Finally got the courage to go to a late night original version projection. You Americans have no idea how easy you have it.
Inside Out
Pete Docter (2015)
I had a hunch as I was watching
Inside Out. Before starting this review I promptly Googled Pixar's filmography to verify it and I now have confirmation.
Inside Out is Pixar's funniest movie. By far. There is a continuous stream of jokes unlike anything I can remember the studio making bar maybe
Monsters University that is akin to what
Cloudy With a Chance of Meatballs does. Unlike it and
Monsters U however,
Inside Out is not primarily a comedy but a traditional Pixar style emotion fuelled narrative (yes, I know comedies have narratives too ; I still make the distinction).
The jokes are not only numerous but good in that hearty laugh way that is so satisfying. Most of them can be understood by any viewer, children included. They rely on some very clever writing and lots of behavioural humour that at no moment feels exaggerated or forced. In fact, everything feels quite in tone and each joke stems naturally from the situation at hand. It really is delightfully done.
As an aside, some other jokes are specifically aimed at a more mature audience -particularly the wonderful Chinatown reference- as is often the case in such movies. Such winks to the adult Pixar fans are always welcome. I am sure some children will be surprised when they revisit this movie a few years from now.
The main strength of the movie however is in the intelligence of the psychic world it builds. Inside Out quite ambitiously sets about representing the inner workings of our minds through a landscape administered by psychological processes. Our long term memory is an enormous labyrinth that stores countless recollections that darken as they are forgotten until they are vacuumed into a dark inescapable pit of forgetfulness. The unconscious lies dormant in a sealed cave ; our dreams are concocted in a movie studio out of memories ; the land of imagination borders the abyss of oblivion where forgotten inventions are destined to fall. The film is a marvel of allegory and everything is seamlessly explained or intuitively presented to ensure even the movie's youngest audiences will understand how this mindworld works.
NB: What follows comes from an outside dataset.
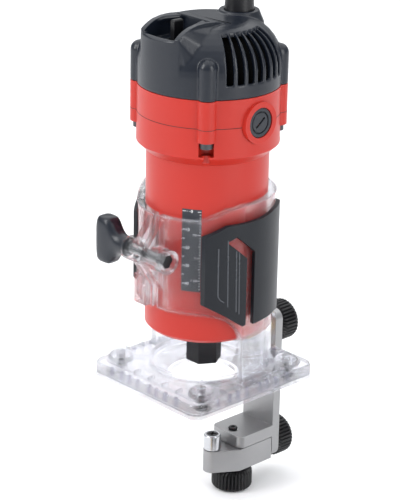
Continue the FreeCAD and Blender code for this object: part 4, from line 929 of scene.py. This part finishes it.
# %% Tick marks
work = bmesh.new()
for step in range(9):
    reach = 3.4 if step % 2 == 0 else 2.4
    mark(work, SCALE_LEFT + 0.5, SCALE_LEFT + 0.5 + reach, SCALE_ZERO - 5 * step, 0.26)
SIXTEENTH = INCH / 16
for step in range(28):
    reach = 3.2 if step % 8 == 0 else 2.3 if step % 4 == 0 else 1.5
    mark(work, SCALE_RIGHT - 0.5 - reach, SCALE_RIGHT - 0.5, SCALE_ZERO - SIXTEENTH * step, 0.22)
for step in range(6):
    gap = 1.2 + 2.2 * step
    if abs(SCALE_LEFT + gap + 1 - ZERO_ANGLE) > 2.2:
        mark(work, SCALE_LEFT + 3.6 + gap, SCALE_LEFT + 4.4 + gap, SCALE_ZERO, 0.2)
add_piece("scale_marks", as_mesh(work, "scale_marks"), "motor", "scale_white")


# %% Figures
def figure(words, size, angle, height):
    """A printed figure wrapped on the scale, centred at an angle and height."""
    text = bpy.data.curves.new("figure_text", "FONT")
    text.body = words
    text.size = size
    text.align_x = "CENTER"
    text.align_y = "CENTER"
    text.extrude = PRINT_THICKNESS / 2
    holder = bpy.data.objects.new("figure_text", text)
    scene.collection.objects.link(holder)
    mesh = baked(holder)
    bpy.data.objects.remove(holder)
    wrapped(mesh, angle, height)
    return mesh


FIGURES = [("0", 2.3, ZERO_ANGLE, SCALE_ZERO)]
FIGURES += [(str(10 * i), 2.2, -60.8, SCALE_ZERO - 10 * i) for i in range(1, 5)]
FIGURES += [("1/2", 1.8, -54.4, SCALE_ZERO - INCH / 2), ("1", 1.8, -53.6, SCALE_ZERO - INCH),
            ("1 1/2", 1.6, -54.6, SCALE_ZERO - 1.5 * INCH)]
for number, (words, size, angle, height) in enumerate(FIGURES):
    add_piece(f"scale_figure_{number}", figure(words, size, angle, height), "motor",
              "scale_white")
print("scale figures:", len(FIGURES))

# %% [markdown]
# A brush cap is a turned disc with a raised rim, a ring groove and a slanted slot for a
# screwdriver or coin. The slot is cut by a boolean, which is applied at once.

# %% Brush caps
def carved(mesh, cutters):
    """The mesh with the cutter meshes taken away from it."""
    body = bpy.data.objects.new("carving", mesh)
    scene.collection.objects.link(body)
    tools = []
    for number, cutter in enumerate(cutters):
        tool = bpy.data.objects.new(f"cutter_{number}", cutter)
        scene.collection.objects.link(tool)
        tools.append(tool)
        cut = body.modifiers.new("cut", "BOOLEAN")
        cut.object = tool
        cut.solver = "EXACT"
    result = baked(body)
    for thing in [body] + tools:
        bpy.data.objects.remove(thing)
    smooth_by_angle(result)
    return result


CAP_PROFILE = [
    (0, 0), (7.9, 0), (7.95, 3.9), (7.6, 4.5), (7.1, 4.6), (6.1, 4.6), (5.85, 4.3), (5.85, 3.5),
    (5.3, 3.5), (5.3, 4.2), (5.0, 4.45), (0, 4.5),
]
CAP_LEVEL = 153
CAP_HEIGHT = 4.6
for side, sign in (("right", 1), ("left", -1)):
    low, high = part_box(f"brush_cap_{side}")
    seat = low.x if sign > 0 else high.x
    at = (seat / MM, 0, CAP_LEVEL)
    cap = turned("cap", CAP_PROFILE, at, "X" if sign > 0 else "-X")
    slot_place = Matrix.Translation(mm(at[0] + sign * CAP_HEIGHT, 0, CAP_LEVEL))
    slot_turn = Matrix.Rotation(math.radians(38 * sign), 4, "X")
    cap = carved(cap, [block(2.4, 7.4, 1.2, slot_place @ slot_turn)])
    name = f"brush_cap_{side}"
    add_piece(name + "_turned", cap, "motor", "grey_plastic", [name])
print("brush caps turned")

# %% [markdown]
# The grips are soft rubber. The front panel has raised lines that run down it and a foot
# that curls forward, so a hand can feel where it is. Each line is a thin tube half sunk in
# the rubber, and it ends where the rubber ends.

# %% Raised lines on the grips
GRIP_RADIUS = 38.9
RAY_START = 60
GRIP_LINES = [
    [(-21.7, 88), (-21.6, 61.5), (-20.4, 59.2), (-18.8, 58.1)],
    [(-17.4, 92.5), (-17.0, 55.5)],
    [(-13.2, 94), (-12.6, 52)],
    [(-11.6, 92), (-11.0, 50.5)],
]
for side, sign in (("right", 1), ("left", -1)):
    rubber_mesh = frame["nodes"][f"grip_{side}"].data
    rubber = BVHTree.FromPolygons([vertex.co for vertex in rubber_mesh.vertices],
                                  [face.vertices[:] for face in rubber_mesh.polygons])
    chains = []
    for stops in GRIP_LINES:
        chain = []
        for (y0, z0), (y1, z1) in zip(stops, stops[1:]):
            count = math.ceil(math.hypot(y1 - y0, z1 - z0))
            for step in range(count + 1):
                y = y0 + (y1 - y0) * step / count
                z = z0 + (z1 - z0) * step / count
                spot = rubber.ray_cast(mm(sign * RAY_START, y, z), Vector((-sign, 0, 0)))[0]
                if spot and abs(math.hypot(spot.x, spot.y) / MM - GRIP_RADIUS) < 0.1:
                    chain.append(spot)
                else:
                    chain = []
        if len(chain) > 2:
            chains.append(chain)
    # The lines get the lighter ridge finish, a painted highlight along each raised line.
    tubes(f"grip_lines_{side}", chains, 0.42, "base", "rubber_dark", look="ridge_rubber_highlight")
print("grip lines:", len(GRIP_LINES), "on each side")

# %% [markdown]
# Under the trimmer guide the clamping stud ends in a dark, dished tip, and the roller turns
# on a cross-head screw. Both are small turned faces laid on the CAD pieces, because a dark
# face with its own edge reads better there than a painted one.

# %% Small dark parts of the guide
STUD_TIP = [(0, 0), (2.6, 0), (2.6, 0.9), (2.2, 1.3), (1.2, 1.3), (1.1, 0.7), (0, 0.7)]
add_piece("stud_tip", turned("stud_tip", STUD_TIP, (-1.5, 25.5, -41.6), steps=32),
          "slide_clamp", "black_steel")
low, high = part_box("guide_roller")
roller_top = high.z / MM
roller_x, roller_y = (low.x + high.x) / 2 / MM, (low.y + high.y) / 2 / MM
# A flat disc of dark steel stands where the screw's recess is; its darkness is partly the steel and
# partly painted shade of the recess.
RECESS_SHADE_DISC = [(0, 0), (3.1, 0), (3.1, 0.12), (0, 0.12)]
screw_face = turned("face", RECESS_SHADE_DISC, (roller_x, roller_y, roller_top), steps=32)
add_piece("roller_screw_face", screw_face, "roller", "steel", look="dull_steel")
# Two near black bars in a cross are painted shade of the cross-head recess.
for number, degrees in enumerate((35, 125)):
    cross_shade_bar = block(4.4, 0.9, 0.2, Matrix.Translation(mm(roller_x, roller_y, roller_top + 0.1))
                @ Matrix.Rotation(math.radians(degrees), 4, "Z"))
    add_piece(f"roller_cross_shade_{number}", cross_shade_bar, "roller", "steel", look="shadow_black")
print("guide details added")

# %% [markdown]
# The tool stands over a plain pale floor. The world is dark below and bright above, which
# gives round parts a slow change of tone. Three soft rectangular lights shape it: a key from
# the front left, a weaker fill from the right, and a very large one overhead.

# %% Floor and light
FLOOR_REACH = 9.0
FLOOR_GAP = 0.0003
lowest = cad_box[0].z
floor_mesh = bpy.data.meshes.new("floor")
floor_mesh.from_pydata(
    [(x * FLOOR_REACH, y * FLOOR_REACH, lowest - FLOOR_GAP)
     for x, y in ((-1, -1), (1, -1), (1, 1), (-1, 1))],
    [], [(0, 1, 2, 3)])
floor = bpy.data.objects.new("floor", floor_mesh)
scene.collection.objects.link(floor)
pale = bpy.data.materials.new("pale_floor")
pale.use_nodes = True
pale_shader = pale.node_tree.nodes["Principled BSDF"]
pale_shader.inputs["Base Color"].default_value = (0.93, 0.93, 0.935, 1)
pale_shader.inputs["Roughness"].default_value = 0.9
floor_mesh.materials.append(pale)

world = bpy.data.worlds.new("studio")
scene.world = world
world.use_nodes = True
studio = world.node_tree
background = studio.nodes["Background"]
background.inputs["Color"].default_value = (0.95, 0.97, 1.0, 1)
direction = node(studio, "ShaderNodeTexCoord")
rise = node(studio, "ShaderNodeSeparateXYZ", {"Vector": direction.outputs["Generated"]})
sky = node(studio, "ShaderNodeMapRange", {
    "Value": rise.outputs["Z"], "From Min": 0.0, "From Max": 0.7, "To Min": 0.25, "To Max": 0.9})
studio.links.new(sky.outputs["Result"], background.inputs["Strength"])


def softbox(name, at, width, height, watts, color=(1, 1, 1)):
    """A rectangular light that faces the middle of the tool."""
    data = bpy.data.lights.new(name, "AREA")
    data.shape = "RECTANGLE"
    data.size, data.size_y = width, height
    data.energy = watts
    data.color = color
    lamp = bpy.data.objects.new(name, data)
    scene.collection.objects.link(lamp)
    lamp.location = at
    lamp.rotation_mode = "QUATERNION"
    lamp.rotation_quaternion = (Vector((0, 0, 0.08)) - lamp.location).to_track_quat("-Z", "Y")


softbox("key_left", (-0.45, -1.1, 0.8), 0.5, 1.0, 12)
softbox("fill_right", (1.2, 0.1, 0.5), 0.4, 1.0, 7)
softbox("top", (-0.6, 0.6, 2.4), 5.0, 5.0, 75)
print("lights:", [light.name for light in bpy.data.lights])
Don't get me wrong however, this is not the biggest breakthrough in psychology since Freud's contributions to beards. It remains simplistic and many things are all but ignored. There seems to be no room for intellectual convictions and reason in this portrayal. Our every action is the result of the interplay of five emotions : joy, disgust, fear, sadness and anger. Even allowing for the fact that those five can stand in for all their subtle variations of degree and nature where did love go ? And I am sure that there are others that should be present. Hate ? Hope ? Frustration ?
I was able to set aside those omissions because the point of the movie is not to dissert about psycho-neurology and because it provides a context, for me and much more importantly for children, to think about their personalities in a compelling way. Despite being patently wrong about some things it is an opportunity to get insight on ourselves. What is our dominant emotion ? What are our core memories (again, I have a problem with the fact that our entire personality could be based on a handful of memories but let's not fret on that) ? What are our personality islands ? A movie that entertains while teaching us about ourselves. Is there anything quite as wonderful ?
And the movie does entertain. Between the worldbuilding and the jokes we get to follow Joy and Sadness' peripeteia as they try to get back to their control room. Their adventures are fun and takes us through unexpected places and allow for the discovery of the mindworld. I only regret that the plot remains too linear. The quest is the same from start to finish and the entire journey is a succession of attempts to get to the control room, everyone thwarted until the last one. Still, their diversity camouflages the simplicity of the narrative devices and my inner curmudgeon was the only one grumbling in my control room while the other four emotions were quite content.
The animation is fantastic as always and if you want a testimony to the care Pixar takes in all it makes look at the emotions. Their skin is not soft and solid like that of humans. Joy's yellow body is constantly slightly erupting the lightcloud-like stuff she is made off in the manner of a lava lamp or a solar eruption. The character is as effervescent as the feeling itself.
By the way, these are emotions who have feelings and thoughts themselves. In an age where everyone seems to be making meta-movies, Pixar has ignored the trend and gone one step further : it came up with meta-emotions.
A final word about the film's message that, unlike its constructions, troubles me. It seems to say that Sadness is a condition for Joy. Important joyous memories have a sad underpinning because the person only became happy after having been rescued by others from a negative situation. This is not only wrong, it is dangerous. Joy can exist in and of itself. It is okay to be sad about something but preaching a usefulness of that feeling risks creating a search for it. That emotions like disgust and fear have an evolutionary purpose of keeping us alive is correct but that doesn't mean every emotion has a purpose or that purpose is positive. I fear
Inside Out may unwillingly encourage self-pity and mooning.
8.5/10 - A Pixar best
Still lava the movie despite everything.